As we have overruled the State’s and ap-pellee’s grounds for review the judgment of the court of appeals is affirmed.
McCORMICK, P.J., not participating.. More specifically, the record reflects that ap-pellee was arrested at approximately 1:30 a.m. in Austin, and that the arrest warrant was signed at 3:50 a.m. in Harris County. One of the Harris County investigators testified that they then contacted one of the Austin investigators, and indicated that they remained in contact with Austin investigators via mobile phone on the way to Austin. The record also reflects that Appellee’s written statement began at approximately 5:00 a.m. and was witnessed and signed at approximately 7:00 a.m.
. The State's brief points out that "a warrantless arrest without probable cause is illegal even in the presence of exigent circumstances.” It also asserts that the trial court’s addressing the merits *748in overruling appellee's pretext arrest claim indicates that the trial court obviously did not find that no burglary was committed. However, we do not view such claims to be dispositive of the State’s ground for review, i.e. whether the court of appeals misinterpreted the trial court's findings of fact.
. Miranda v.
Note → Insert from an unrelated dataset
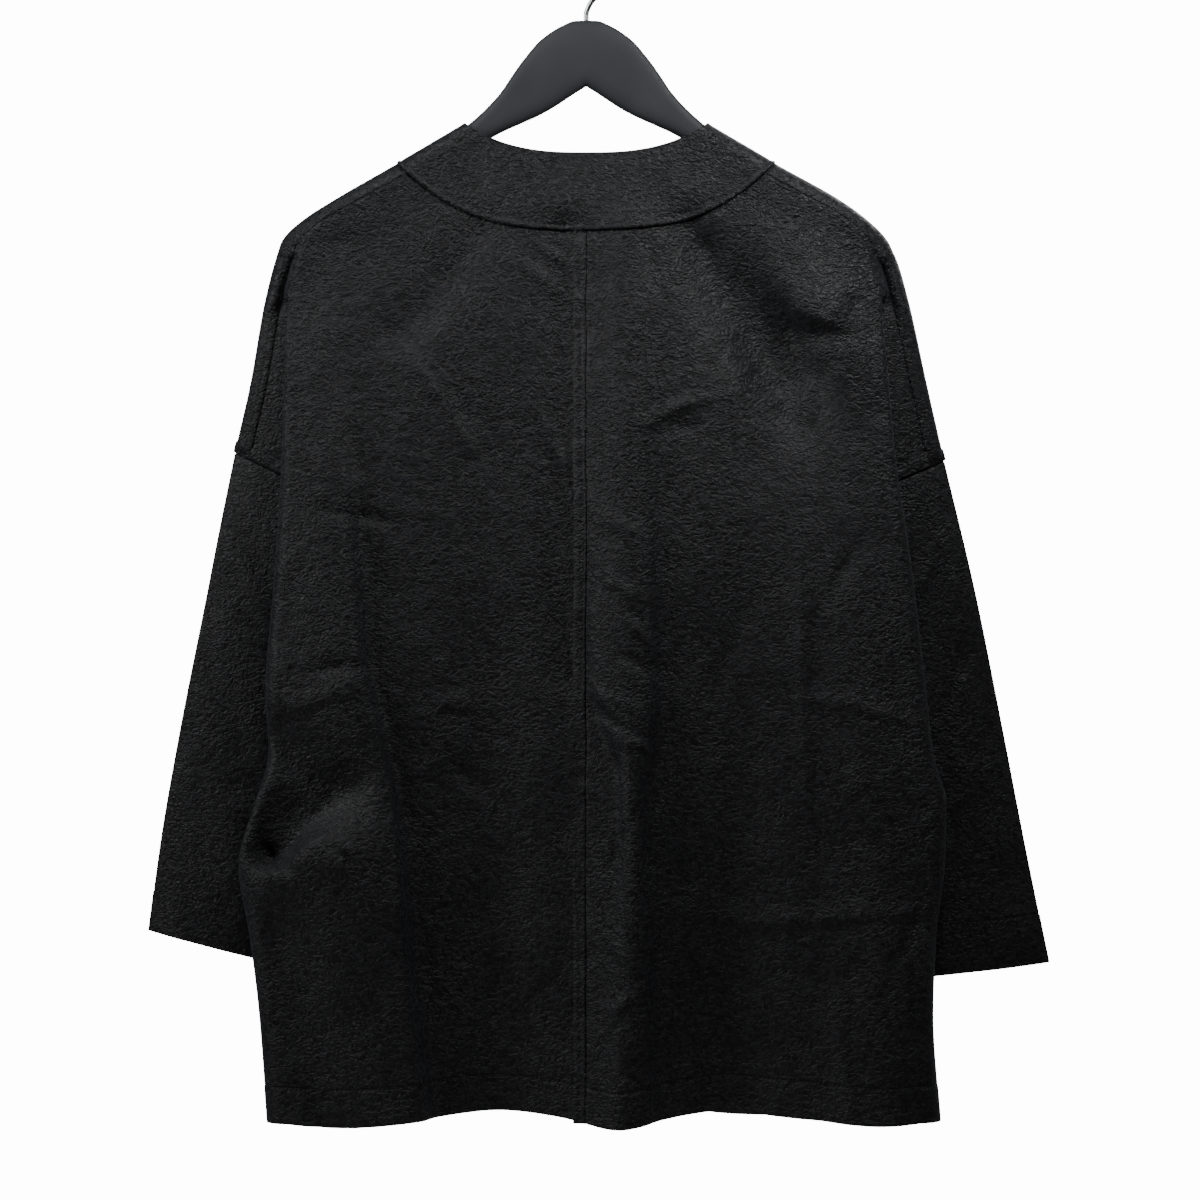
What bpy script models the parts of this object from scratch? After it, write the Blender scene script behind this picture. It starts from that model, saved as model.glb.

Arizona, 384 U.S. 436, 86 S.Ct. 1602, 16 L.Ed.2d 694 (1966).
. He notes that he "discusses the warrant factor, upon which review was granted, in the context of the other three factors[.]” He also "submits that in the context of all the factors here, the obtaining of an arrest warrant, without any showing it had any impact upon [his] volition, was not an occurrence that intervened between the illegal arrest and [his] statement.” [Emphasis in original.]